Gov. Mike Easley, a fellow Democrat who made an education lottery a campaign pillar, estimates a game could bring in $450 million to $500 million a year.
West said he's pleased that Black wants a straight up-or-down vote on creating a lottery, rather than a referendum, which wouldn't be binding on legislators. A referendum has given some undecideds political cover in the past so they could defer to state voters.
"If you don't got the guts to be here, don't be here," he said.
Four vice chairmen on the committee include three members who have filed lottery bills: Reps. Bernard Allen, D-Wake; Hugh Holliman, D-Davidson; and Bill Owens, D-Pasquotank. The other vice chairman is Rep. Stephen LaRoque, R-Lenoir.
Other members include Democratic Reps. Becky Carney of Mecklenburg County, Margaret Dickson of Cumberland County, Pryor Gibson of Anson County, Russell Tucker of Duplin County, Arthur Williams of Beaufort County and Doug Yongue of Scotland County.
Six of the 10 Democrats were in the chamber in 2002. They all voted for the lottery referendum.
The Rev. Mark Creech with the Christian Action League of North Carolina, a lottery opponent, said league affiliates are being asked to contact to legislator, urging them to oppose a lottery.
"We feel confident, but anyone who knows the political process know that is fraught with change," Creech said. "Anything can happen."
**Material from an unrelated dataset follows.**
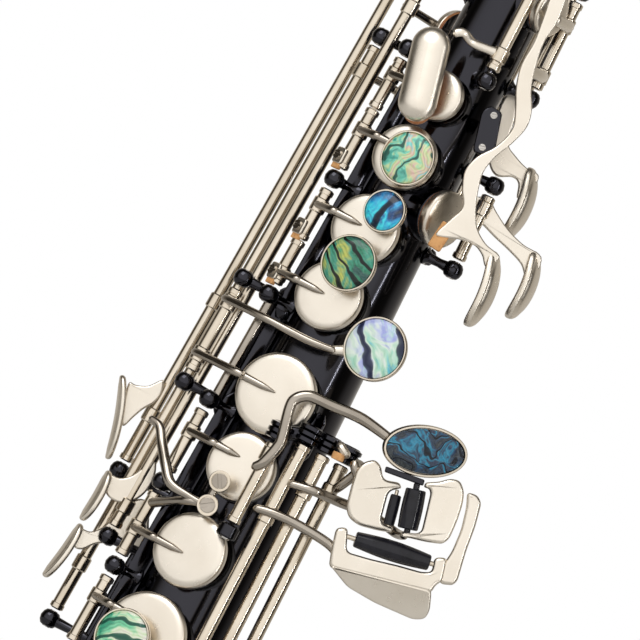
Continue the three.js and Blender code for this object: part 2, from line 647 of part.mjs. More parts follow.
// ---------------------------------------------------------------- front F key
function frontFKey() {
  const low = point(-1.5, -26.4, 453.9);
  const high = point(-8.7, -25.6, 480.2);
  return join([
    tube(FRONT_F, 477.2, 544.4), cup(HOLES.front_f), cupArm(FRONT_F, HOLES.front_f),
    leaf([high, low], 6.5, 6.4, point(0, -1, 0)),
    arm([onLine(FRONT_F, 485), spot(0, 483, 2, 12), point(-8, -26, 477)], 1.5),
  ]);
}

swinging(FRONT_F, 480, 0, [named('front_f_key', frontFKey(), SATIN_NICKEL)]);

// ---------------------------------------------------------------- right-hand side keys
// A paddle whose broad face points away from the body, on an arm from its long rod.
function sideKey({ line, tubeZ, hole, armZ, elbow, paddle }) {
  const [top, bottom] = paddle;
  const middle = top.clone().lerp(bottom, 0.5);
  return join([
    tube(line, ...tubeZ), cup(hole), cupArm(line, hole),
    arm([onLine(line, armZ), elbow, middle], 1.5),
    leaf(paddle, 5, 2.6, SIDEWAYS),
  ]);
}

const sideKeys = {
  side_e_key: {
    line: SIDE_E, tubeZ: [333.2, 512.8], hole: HOLES.side_e, armZ: 348, elbow: point(-36, -4, 348),
    paddle: [point(-46.6, -6, 354), point(-37.6, -6, 334)],
  },
  side_c_key: {
    line: SIDE_C, tubeZ: [315.4, 491.6], hole: HOLES.side_c, armZ: 322, elbow: point(-31, -8, 321),
    paddle: [point(-35.5, -9, 328), point(-35.8, -9, 314)],
  },
  side_b_flat_key: {
    line: SIDE_B_FLAT, tubeZ: [287.2, 470], hole: HOLES.side_b_flat, armZ: 302,
    elbow: point(-31, -8, 303), paddle: [point(-35.9, -9, 311), point(-37.2, -9, 296)],
  },
};

for (const [name, spec] of Object.entries(sideKeys)) {
  swinging(spec.line, 400, 0, [named(name, sideKey(spec), SATIN_NICKEL)]);
}

// ---------------------------------------------------------------- right little-finger keys
const lowC = join([
  tube(LITTLE_FINGER, 166, 194), cup(HOLES.c), cupArm(LITTLE_FINGER, HOLES.c, 178),
  arm([onLine(LITTLE_FINGER, 191), spot(0, 199, -4, 12)], 1.5),
  plate(chamfered(-9, -3.6, 9, 3), 2, seat(0, 202, 2, 12)),
]);
const lowEFlat = join([
  tube(LITTLE_FINGER, 197.2, 220), cup(HOLES.e_flat), cupArm(LITTLE_FINGER, HOLES.e_flat, 208),
  arm([onLine(LITTLE_FINGER, 216), spot(0, 215, -4, 12)], 1.5),
  plate(chamfered(-9, -2.4, 9, 4.4), 2, seat(0, 214, 2, 12)),
]);

swinging(LITTLE_FINGER, 180, -6, [
  named('low_c_key', lowC, SATIN_NICKEL),
  named('low_c_roller', roller(spot(0, 207.2, -5, 13), spot(0, 207.2, 9, 13), 1.5), ROLLER_BLACK),
]);
swinging(LITTLE_FINGER, 208, 0, [named('low_e_flat_key', lowEFlat, SATIN_NICKEL)]);
fixed('low_c_rib', rib(-36, 160, 226, [
  post(LITTLE_FINGER, 162.7, -36), post(LITTLE_FINGER, 223.4, -36)]), BLACK_NICKEL);

// ---------------------------------------------------------------- octave mechanism
const ventCup = (theta, z) =>
  turned([[0, 0], [3.2, 0], [3.2, 2], [0, 2.6]], 12, seat(theta, z, 0, CUP_LIFT));

const thumbLever = join([
  tube(THUMB_LINE, 428, 452), arm([onLine(THUMB_LINE, 436), spot(180, 432, -2, 6)], 1.5),
  plate(ovalOutline(6, 8, 14), 2, seat(180, 430, -3, 5.4)),
]);
const upperVent = join([
  tube(VENT_LINE, 456, 550), ventCup(180, 546),
  arm([onLine(VENT_LINE, 546), spot(180, 546, -3, 6.6), spot(180, 546, 0, CUP_LIFT + 2)], 1.1),
]);
const lowerVent = join([
  tube(LOWER_VENT_LINE, 514, 528), ventCup(180, 520),
  arm([onLine(LOWER_VENT_LINE, 521), spot(180, 520.5, 3.4, 6.4), spot(180, 520, 0, CUP_LIFT + 1.4)], 1.2),
]);
swinging(THUMB_LINE, 440, 0, [named('thumb_octave_lever', thumbLever, SATIN_NICKEL)]);
swinging(VENT_LINE, 500, 0, [named('upper_octave_key', upperVent, SATIN_NICKEL)]);
swinging(LOWER_VENT_LINE, 490, 0, [named('body_octave_key', lowerVent, SATIN_NICKEL)]);

const parts = new THREE.Group();
const box = new THREE.Box3().setFromObject(instrument);
const centre = box.getCenter(new THREE.Vector3());
instrument.position.set(-centre.x, -centre.y, -box.min.z);
parts.add(instrument);
export default parts;
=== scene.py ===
"""Looks of a straight soprano saxophone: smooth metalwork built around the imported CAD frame."""
import json
import math

import bmesh
import bpy
import numpy as np
from mathutils import Matrix, Vector
from mathutils.geometry import tessellate_polygon


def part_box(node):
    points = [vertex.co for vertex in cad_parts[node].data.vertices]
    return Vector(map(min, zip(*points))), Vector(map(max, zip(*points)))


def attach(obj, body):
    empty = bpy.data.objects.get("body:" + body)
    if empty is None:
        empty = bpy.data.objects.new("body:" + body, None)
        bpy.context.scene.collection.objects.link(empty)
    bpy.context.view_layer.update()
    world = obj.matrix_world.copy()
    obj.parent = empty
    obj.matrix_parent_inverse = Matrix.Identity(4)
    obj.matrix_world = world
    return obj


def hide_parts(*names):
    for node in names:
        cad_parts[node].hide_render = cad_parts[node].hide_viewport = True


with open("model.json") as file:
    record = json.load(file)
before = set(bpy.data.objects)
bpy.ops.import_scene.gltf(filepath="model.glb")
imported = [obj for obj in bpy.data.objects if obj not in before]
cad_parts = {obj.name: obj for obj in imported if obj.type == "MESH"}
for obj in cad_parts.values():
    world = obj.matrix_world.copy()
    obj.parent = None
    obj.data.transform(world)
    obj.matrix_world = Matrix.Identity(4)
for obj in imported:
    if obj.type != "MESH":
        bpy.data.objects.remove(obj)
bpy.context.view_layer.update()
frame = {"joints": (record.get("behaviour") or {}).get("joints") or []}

# ------------------------------------------------------------------ driving dimensions, millimetres
MM = 0.001
BELL_LOW, BELL_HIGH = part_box("bell")
AXIS_X = (BELL_LOW.x + BELL_HIGH.x) / 2 / MM
BORE = Matrix.Translation((AXIS_X, 0, 0))
APEX_Z = 815
SLOPE = math.tan(math.radians(1.72))
WALL = 0.95
BELL_TOP, BODY_TOP, NECK_TOP = 60, 560, 640
BELL_RADIUS = 46.5
CHIMNEY = 2.4
CUP_LIFT = 2.8
CUP_TOP = 6.2
ROD = 1.8
BALL = 2.9
VIEW_TURN = 16  # azimuth that the flat plates of the side and palm keys face
LEVER_TURN = 15  # azimuth of the plane in which the little-finger arms are bent
BORE_SHARE = 0.76  # a tone hole's radius as a share of its key cup's
EDGE_GAP = 0.3  # between touching pieces
SHARP_ANGLE = math.radians(38)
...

Because the committee is stacked almost entirely with lottery supporters, passage there is all but certain. The drama will be the vote by the entire House.
Education spending is top priority
Culpepper said the committee's challenge is distributing the proceeds in a way that will make a majority happy. The money will all go to education, but that could be school construction, scholarships, low wealth districts, pre-kindergarten or smaller class sizes.
"There are a litany of ways to spend it," said Rep. Becky Carney, a Mecklenburg County Democrat who was named to the committee.
Culpepper said he wants to include as many ideas as possible, "but not put too many rocks in the pan."
The committee members shared their opinions about lottery spending Tuesday during the close of the first meeting of the House Select Committee on the Lottery. The members unanimously prefer education as the destination for lottery profits and favor strong language to ensure that money from the game doesn't merely supplant cash from other sources.
Each of the committee members said they want the estimated $400 million to $450 million a year in lottery proceeds for education needs, though there was some difference about what kind of spending would best benefit schools and about how many ways the money should be split.
"We're in a scary time," said Rep. Wilma Sherrill, R-Buncombe. "In my opinion, it's time to do something to show that education's our top priority."
Most members of the 15-person committee favored spending at least a portion of the money on what they estimated to be an $8 billion statewide backlog of school construction. Rep. Arthur Williams, D-Beaufort, and Rep. Russell Tucker, D-Duplin, said they would also favor letting school systems use lottery money to pay off past construction debts.
Others favored a college scholarship program, while some encouraged their colleagues to consider using the money to address the needs of disadvantaged students. A series of rulings in the 11-year-old Leandro school financing lawsuit have forced the state to spend more money to educate those students.
Rep. Becky Carney, D-Mecklenburg, suggested devoting most of the money to school construction and reserving the rest for one-time expenses.
"It's something that hits across the state," Carney said. "I hate to see us take this lottery and divide it into 25 different pieces."
Rep. Bill Owens, D-Pasquotank, a committee vice chairman, said that may be the only way to win enough support among House legislators, who have historically opposed a lottery.
"If you just narrow it down to a couple of things, you won't pass this lottery bill. I can assure you," Owens said. "You've got to have an umbrella."
The committee also reviewed three pending bills related to the lottery. One proposes a binding referendum. Another calls for a lottery that dedicates all the proceeds to college scholarships for North Carolina students who graduate from high school with at least a B average.
The third would allow counties to decide whether they want a lottery and set up the game after 25 counties signed on. A quarter of the proceeds would be spent for school construction and the remainder for other educational costs.